# Milk as fertilizer: Threatened?



## Heritagefarm (Feb 21, 2010)

http://www.mlive.com/news/grand-rapids/index.ssf/2010/06/epa_classifies_milk_as_oil_for.html


> But the Environmental Protection Agency (EPA) is classifying milk as oil because it contains a percentage of animal fat, which is a non-petroleum oil.


Well, let me start off by saying, milk is one of the best things you can do to your field. It is not much of a source for macronutrients, but it is excellent for what it does. Sugar is commonly used to feed soil microbes; I'm sure milk sugar does the same. It also provides many vitamins and minerals. So, milk is essentially microbe food, and can drastically improve plant health. Some recent research has been done on raw milk fertilizer, and is finding it to work quite well, especially on refractometer readings. What are your thoughts on this new EPA brainfart, and when do you suppose they will repeal it?


----------



## springvalley (Jun 23, 2009)

I did some of this on a hay field this spring, and I do think it worked well. No university trials or anything but I was going to plow up the hay, and after I put the milk on it, it took off and looked darn good, so I left it. Second cutting got 30, 800 lb. bales off 9 acres, not bad in my book, feeding them to the cows now. They just love them, been thinking of starting an organic lawn fertilizer business, but you would have every cat in town licking at your lawn. > Thanks Marc


----------



## Ronney (Nov 26, 2004)

I can't get on to the link you posted - still on dial up here and it's going to take a month of Sundays to load - but interesting to me that you should post this at this point in time.
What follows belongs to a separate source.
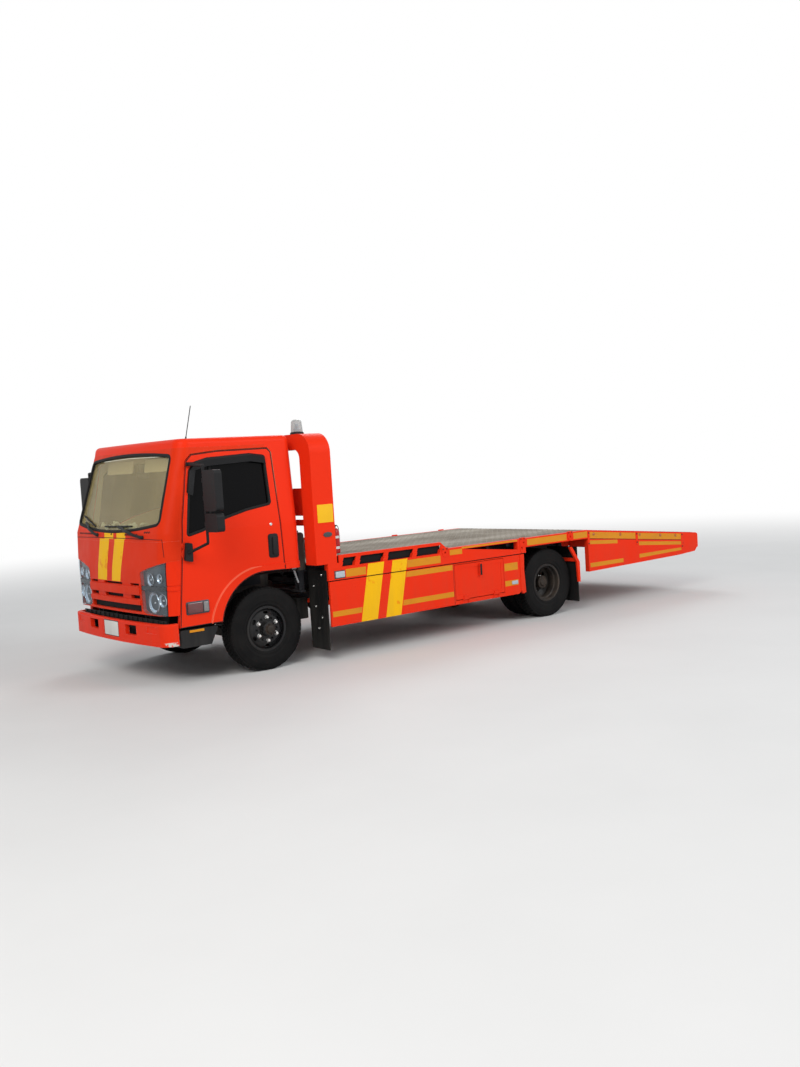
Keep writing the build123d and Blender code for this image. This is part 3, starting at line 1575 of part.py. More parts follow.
with BuildPart() as locker_door:
    door_x = (locker_x[0] + locker_gap, locker_x[1] - locker_gap)
    door_z = (locker_hinge[1], locker_z[1] - locker_gap)
    panel = (1130, 1150)
    add(box_between(door_x, panel, door_z))
    # Pressed field in the outer face and a turned-in rim behind
    pressed_x = (door_x[0] + 40, door_x[1] - 40)
    add(box_between(pressed_x, (1146, 1160), (door_z[0] + 40, door_z[1] - 40)), mode=Mode.SUBTRACT)
    hollow_x = (door_x[0] + 12, door_x[1] - 12)
    add(box_between(hollow_x, (1120, 1140), (door_z[0] + 12, door_z[1] - 12)), mode=Mode.SUBTRACT)
    for x_mid in hinge_spots:
        with BuildSketch(Plane.YZ.offset(x_mid - 27)):
            with Locations(locker_hinge):
                Circle(hinge_barrel_radius)
        extrude(amount=54)
        add(box_between((x_mid - 27, x_mid + 27), (1149, 1160), (locker_hinge[1], locker_hinge[1] + 36)))
        with BuildSketch(Plane.YZ.offset(x_mid - 30)):
            with Locations(locker_hinge):
                Circle(hinge_pin_radius + 0.05)
        extrude(amount=60, mode=Mode.SUBTRACT)
    # Latch: a pull bar on two feet at the top of the door
    latch_x = front_axle_x - 2630
    add(box_between((latch_x - 15, latch_x + 15), (1166, 1176), (620, 762)))
    for z_low in (626, 738):
        add(box_between((latch_x - 11, latch_x + 11), (1140, 1170), (z_low, z_low + 18)))
save(locker_door.part, "locker_door_left")
save_mirrored(locker_door.part, "locker_door_right")

# Guards: a stiff panel behind each front wheel and a flap behind the rear wheels
with BuildPart() as guard:
    front_guard = (
        (820, 118),
        (812, 500),
        (820, 905),
        (1128, 905),
        (1128, 780),
        (1120, 112),
    )
    guard_x = guard_seat_x + seat_gap
    add(front_prism(front_guard, guard_x, guard_x + 8, 10))
    for y_mid, z_mid in ((916, 743), (1035, 435), (970, 325), (1060, 860)):
        with BuildSketch(Plane.YZ.offset(guard_x)):
            with Locations((y_mid, z_mid)):
                Circle(13)
        extrude(amount=16)
    flap = ((640, 125), (640, 780), (1118, 780), (1118, 120))
    flap_x = flap_bearer_x - 15 - seat_gap
    add(front_prism(flap, flap_x - 8, flap_x, 12))
with BuildPart() as mud_guards:
    add(guard.part)
    mirror(guard.part, about=Plane.XZ)
save(mud_guards.part, "mud_guards")
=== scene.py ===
import math

import bmesh
import bpy
import numpy as np
from bpy.props import FloatProperty, FloatVectorProperty, IntProperty, PointerProperty
from bpy.types import Operator, Panel, PropertyGroup
from mathutils import Matrix, Vector
from mathutils.bvhtree import BVHTree


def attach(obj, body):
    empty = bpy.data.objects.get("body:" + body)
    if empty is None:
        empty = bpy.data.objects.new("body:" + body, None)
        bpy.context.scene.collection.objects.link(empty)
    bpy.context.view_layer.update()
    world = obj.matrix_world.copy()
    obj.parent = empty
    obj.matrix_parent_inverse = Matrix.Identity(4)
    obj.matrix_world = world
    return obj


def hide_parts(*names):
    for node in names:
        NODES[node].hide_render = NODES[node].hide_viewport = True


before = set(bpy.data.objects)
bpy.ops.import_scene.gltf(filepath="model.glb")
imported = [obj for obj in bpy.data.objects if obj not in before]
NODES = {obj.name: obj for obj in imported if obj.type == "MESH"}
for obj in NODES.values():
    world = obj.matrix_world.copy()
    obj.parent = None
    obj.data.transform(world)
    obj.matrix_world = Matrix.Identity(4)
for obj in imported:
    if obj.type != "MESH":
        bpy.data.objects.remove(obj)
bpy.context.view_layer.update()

bl_info = {
    "name": "Flatbed recovery truck",
    "version": (1, 0, 0),
    "blender": (4, 5, 0),
    "location": "3D View > Sidebar > Truck",
    "description": "Paints and dresses a flatbed recovery truck over its packed solids",
    "category": "Object",
}

# Places that the pieces share, in metres
LENGTH = 7.830
FRONT_AXLE = LENGTH / 2 - 1.165
REAR_AXLE = FRONT_AXLE - 3.815
AXLE_Z = 0.400
DECK_TOP = 0.965
ARCH_TOP = 2.2502
TAIL_START, TAIL_RUN = -4.450, 2.185
TAIL_DROP = 0.220
STUD_CIRCLE = 0.111
FRONT_TYRE_Y, REAR_TYRE_Y = 0.833, (0.700, 0.950)
SIDE_Y = 1.150
# The two yellow stripes on the side: front and rear edge at one height, and how they lean
STRIPE_Z, STRIPE_LEAN = 0.35, -0.223
FRONT_STRIPE, REAR_STRIPE = (-1.177, -0.970), (-1.486, -1.287)
# Profile of a rivet's head as (out, radius)
RIVET = ((-0.0005, 0.0065), (0.0012, 0.0062), (0.0030, 0.0040), (0.0036, 0.0))


# Shader maths

def _calc(operation, swapped=False):
    """Method that adds one math node."""
    def run(self, *others):
        values = [*others, self] if swapped else [self, *others]
        return self.book.node("ShaderNodeMath", {"operation": operation}, values)
    return run


class Value:
    """A socket that takes part in shader arithmetic."""
    __add__ = __radd__ = _calc("ADD")
    __mul__ = __rmul__ = _calc("MULTIPLY")
    __sub__ = _calc("SUBTRACT")
    __rsub__ = _calc("SUBTRACT", swapped=True)
    __truediv__ = _calc("DIVIDE")
    __pow__ = _calc("POWER")
    __gt__ = _calc("GREATER_THAN")
    __lt__ = _calc("LESS_THAN")
    min = _calc("MINIMUM")
    max = _calc("MAXIMUM")
    abs = _calc("ABSOLUTE")
    sin = _calc("SINE")

    def __init__(self, book, socket):
        self.book = book
        self.socket = socket

    def clamp(self):
        """The value held between nought and one."""
        held = self + 0.0
        held.socket.node.use_clamp = True
        return held

    def between(self, low, high):
        """One inside the band, nought outside."""
        return (self > low) * (self < high)

    def ramp(self, low, high):
        """Nought below low, one above high, smooth between."""
        return self.book.node(
            "ShaderNodeMapRange",
            {"interpolation_type": "SMOOTHSTEP"},
            {"Value": self, "From Min": low, "From Max": high},
        )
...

I have about 1,000 litres of milk sitting in drums that is anything up to 6 months old. No good for anything so I have to get rid of it but how? I'll throw it on the back paddocks. So I did. When I took the cows to their grazing after milking I loaded 40 litres of milk on to the Mule and threw it around. When I went to get them for night milking I repeated the excercise. They went back there the following day and I did the same. By that evening the stuff I'd thrown out the day before had killed the grass. 6 weeks later the area I'd thrown the rotten milk onto was a lush dark green and a good 6" taller than the surrounding grass. When I went to collect the cows that evening they had eaten it to the boards. Not hard to work out what I'm doing with my last years rotten milk. Now I want to think through a system that will strain out what solids are left in the milk so that I can put it through a sprayer.

I'm no scientist and have no idea what is in milk that makes it such a good fert - this is something I usually feed to animals rather than the land:grin:. I also have no idea on how long acting this method of fert will be but as long as I have excess milk, I will continue to use it.

Heritage, this pedantic, nit picking attitude of Govt's, is a worry and believe me is not confined to the States. I think that Amercans are much better at standing up on their hind legs and saying "We don't accept this" than NZ'ers are so please continue to do it. You lot have people power and although too many people can be a pain in the grits, it can also work for you.

Cheers,
Ronniue


----------



## springvalley (Jun 23, 2009)

Hey Ronnie, glad to see you back up. Calcium is what is good for the soil, after all these years, it has been depleated from the soil. Calcium is what makes sugar in the plants, crops and weeds. That is why you may have more weeds of a certain type because they don`t like calcium, so thats why they do well. And crops need calcium for sugar to make the grain and given calcium helps make the crop. Also up the microbial action in the soil, which is also depleated from years of spray and ammonia use. I have to run , chore time, but this sure is a good thread to start the day. > Thnaks Marc


----------